Olhando para o futuro
Apesar desses desafios, Bardócz prevê um futuro promissor para os piscicultores da Hungria, especialmente para aqueles que combinam tecnologias tradicionais e modernas de criação em tanques.
Essa combinação foi implementada por uma fazenda em Nagyatád, onde eles cultivam bagres africanos em tanques, ao mesmo tempo em que criam carpas comuns, prateadas e capim em seus lagos. A água de descarga da unidade intensiva é primeiramente tratada em uma lagoa de sedimentação e depois flui para as lagoas de produção. Um estudo húngaro mostrou que uma unidade de lagoa de 100 hectares pode reter de 100 a 250 toneladas de nitrogênio e de 16,5 a 40 toneladas de fósforo durante o ciclo de produção.
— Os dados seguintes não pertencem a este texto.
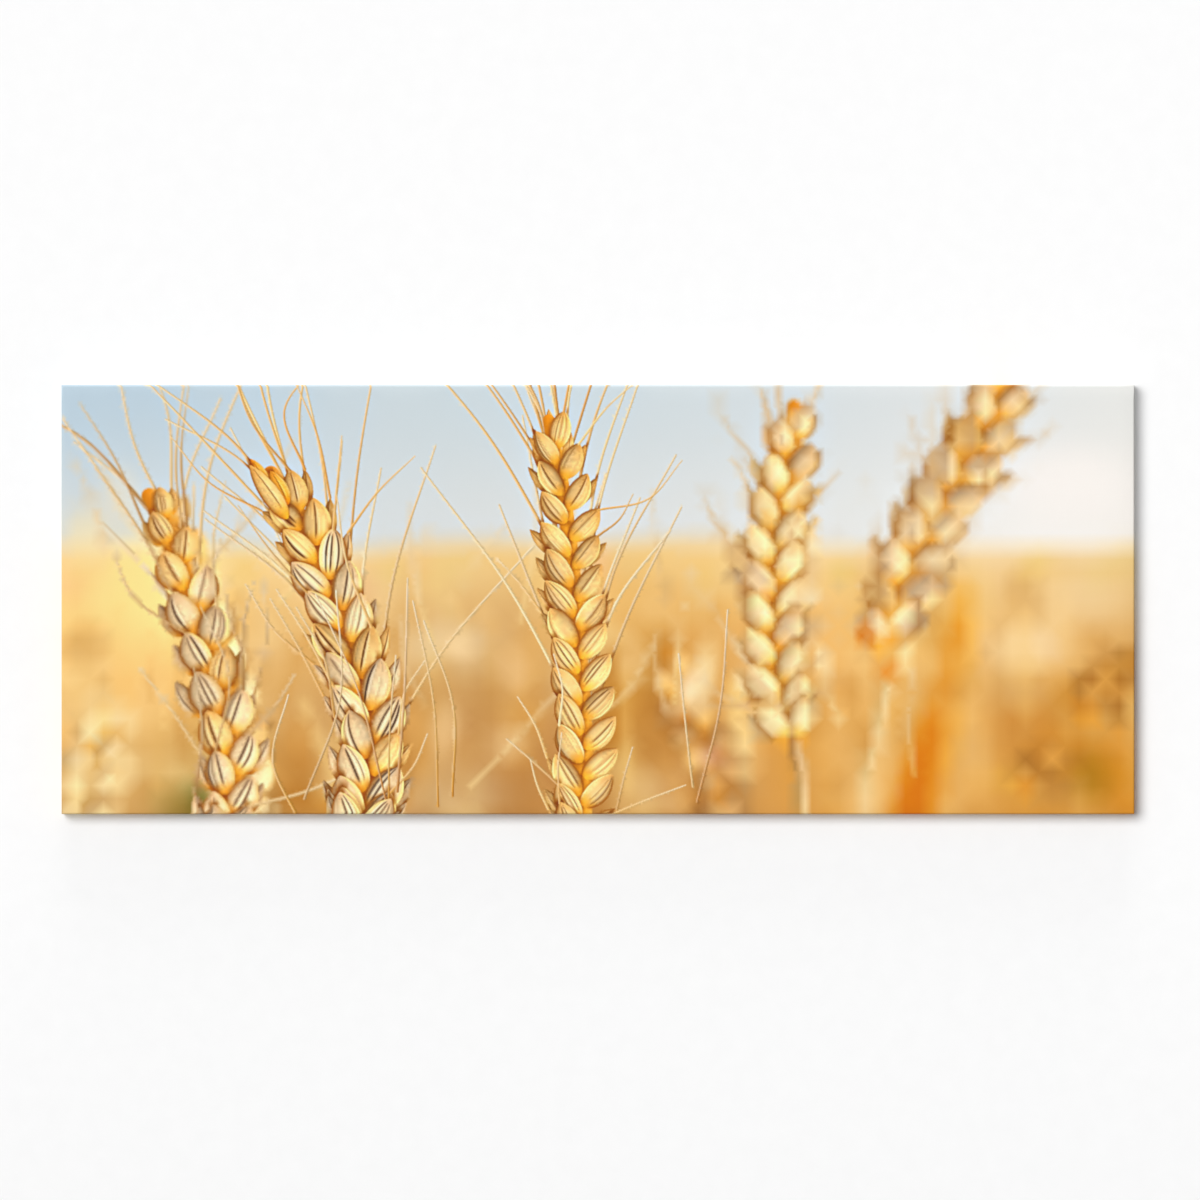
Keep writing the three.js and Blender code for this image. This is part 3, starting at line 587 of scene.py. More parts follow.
    # the middle ear, the sharpest, with its wide fan
    rng = np.random.default_rng(77)
    axis_c = [(486, 28), (491, 54), (500, 96), (506, 140), (511, 190), (515, 246), (519, 306), (521, 372), (518, 456)]
    L = Layer(2.0)
    awns(L, rng, axis_c, 26, 2.5, SKY_BRISTLES, reach=245.0)
    for b_, t_, w in [((492, 62), (487, 24), 12), ((482, 88), (473, 44), 13), ((504, 90), (509, 46), 13)]:
        grain(L, rng, b_, t_, w, "warm", stripes=[(0.1, 0.07, 0.4, 0.0, 0.95)], rim=0.9, point=0.9)
    tips = ear(L, rng, axis_c, 29.5, 46, 24.5, (31, 44), "warm", start=2, stripes=0.68, tips_look="warm", bright=1.0, taper=0.82, out=0.05, mates=0.5, blunt=0.84, lag=0.5, glow=1.0, core=(240, 168, 62))
    fan(L, rng, tips, 0.24, 90, 2.0, [tone(*c) for c in SKY_BRISTLES], 16, 0.07, 0.95)
    base = L.onto(base, 0.25)

    # a few sharp bristles in front of everything
    rng = np.random.default_rng(81)
    L = Layer(2.0)
    loose(L, rng, 9, 2.4, [(214, 158, 76), (210, 168, 112), (222, 184, 126), (206, 150, 88)], (200, 640), (400, 450), (110, 220), 13, 0.95, 0.5)
    base = L.onto(base, 0.25)
    # crisper light and shade inside the ears
    base = base + 0.55 * (base - blur(base, 3.0)) + 0.24 * (base - blur(base, 22.0))
    # the printer's richer yellows
    grey = base.mean(2, keepdims=True)
    warm = ramp(0.06, 0.22, base[..., :1] - base[..., 2:])
    rich = grey + (base - grey) * 0.985
    rich = 0.788 + (rich - 0.785) * 1.24
    base = base * (1 - warm) + rich * warm
    return np.clip(base, 0, 1)
# picture-end


picture = paint()
PS = 2.0


def to_linear(c):
    return np.where(c <= 0.04045, c / 12.92, ((np.maximum(c, 0) + 0.055) / 1.055) ** 2.4)


def look_up(px, py):
    """Display colour of the picture at print coordinates (units), mirrored past its edges."""
    px = np.abs(px)
    py = np.abs(py)
    px = np.where(px > PW, 2 * PW - px, px)
    py = np.where(py > PH, 2 * PH - py, py)
    fx = np.clip((px + EDGE) * PS - 0.5, 0, picture.shape[1] - 1.001)
    fy = np.clip((py + EDGE) * PS - 0.5, 0, picture.shape[0] - 1.001)
    j, i = fx.astype(int), fy.astype(int)
    a, b = (fx - j)[..., None], (fy - i)[..., None]
    return ((picture[i, j] * (1 - a) + picture[i, j + 1] * a) * (1 - b)
            + (picture[i + 1, j] * (1 - a) + picture[i + 1, j + 1] * a) * b)


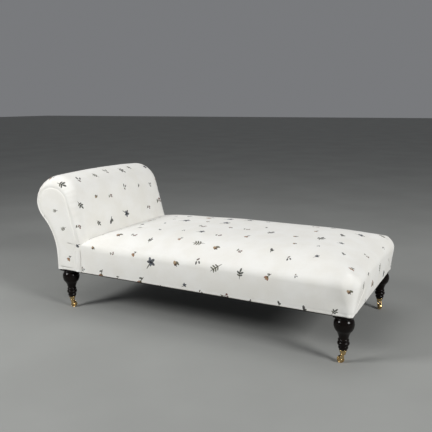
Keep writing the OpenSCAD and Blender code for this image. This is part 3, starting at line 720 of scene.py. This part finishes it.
BEAD_IN = 9 * MM
bars = []
for side in (-1, 1):
    y = side * (HALF_W - BEAD_IN)
    bars.append(bead_bar((LEG_X[0] + BLOCK, y, BODY_Z), (LEG_X[1] - BLOCK, y, BODY_Z), (0, side, 0)))
for side, x in ((-1, X_HEAD + BEAD_IN), (1, X_FOOT - BEAD_IN)):
    bars.append(bead_bar((x, -LEG_Y + BLOCK, BODY_Z), (x, LEG_Y - BLOCK, BODY_Z), (side, 0, 0)))
stand_in(joined("rounded_bead", bars), "base_beading", "ebonised_wood")
LINING_IN = 16.5 * MM
LINING_CUT = BLOCK + 0.4 * MM
LINING_STEP = 13 * MM


def lining_lines(start, legs, end):
    """Lines of the lining's grid, which meet the edges of the cut-outs round the legs."""
    low, high = legs[0] + LINING_CUT, legs[1] - LINING_CUT
    return spaced((start, low, LINING_STEP), (low, high, LINING_STEP), (high, end, LINING_STEP))


def build_lining():
    """Sheet of lining under the frame, cut out round the leg blocks, with a slight sag."""
    x0, x1, y1 = X_HEAD + LINING_IN, X_FOOT - LINING_IN, HALF_W - LINING_IN
    xs, ys = lining_lines(x0, LEG_X, x1), lining_lines(-y1, (-LEG_Y, LEG_Y), y1)
    used = {}
    faces = []
    for i in range(len(xs) - 1):
        for j in range(len(ys) - 1):
            mx, my = (xs[i] + xs[i + 1]) / 2, (ys[j] + ys[j + 1]) / 2
            if abs(my) > LEG_Y - LINING_CUT and not LEG_X[0] + LINING_CUT < mx < LEG_X[1] - LINING_CUT:
                continue
            corners = ((i, j), (i, j + 1), (i + 1, j + 1), (i + 1, j))
            faces.append(tuple(used.setdefault(key, len(used)) for key in corners))
    flat = np.array([(xs[i], ys[j], 0) for i, j in used])
    x, y, _ = flat.T
    gap = np.minimum(np.minimum(x - x0, x1 - x), y1 - np.abs(y))
    sag = 3.5 * MM * (1 - np.exp(-gap / (90 * MM))) * (1 + 0.5 * waves(flat, 0.3, 8))
    ripple = 0.5 * MM * np.sin((x + y) / (14 * MM)) * np.exp(-gap / (30 * MM))
    low = BODY_Z - 1.6 * MM - sag + ripple * (gap > 1e-6)
    sheets = [np.column_stack([x, y, height]) for height in (low, low + 1.1 * MM)]
    return add_mesh("tacked_lining", np.vstack(sheets), closed_shell(faces, len(flat)))


stand_in(build_lining(), "dust_cover", "black_lining")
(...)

Esses nutrientes ficam parcialmente retidos nos sedimentos, mas também são convertidos em biomassa de peixes, já que nenhum alimento suplementar é adicionado aos tanques.
Como explica Gábor Szilágyi, gerente da fazenda: "Acho que o uso de efluentes de uma fazenda de peixes intensiva em tanques de peixes extensivos cria um sistema real de emissão zero de nutrientes e, ao mesmo tempo, minimiza outros impactos ambientais de ambas as unidades de produção."
Além disso, muitos agricultores começaram a usar tecnologias modernas - como o monitoramento da qualidade da água em tempo real e o aprendizado de máquina para prever os principais parâmetros de produção - nas fazendas de criação de peixes em tanques. Essas tecnologias podem reduzir os riscos e os custos da criação de tanques sem comprometer seus impactos ambientais positivos.
"Se esses desenvolvimentos tecnológicos pudessem ser combinados com um mercado maior para a carpa, poderíamos aumentar a produção em 50% sem adicionar nenhum tanque. Para conseguir isso, a carpa deve ser reconhecida como um produto de peixe altamente sustentável", conclui Bardócz.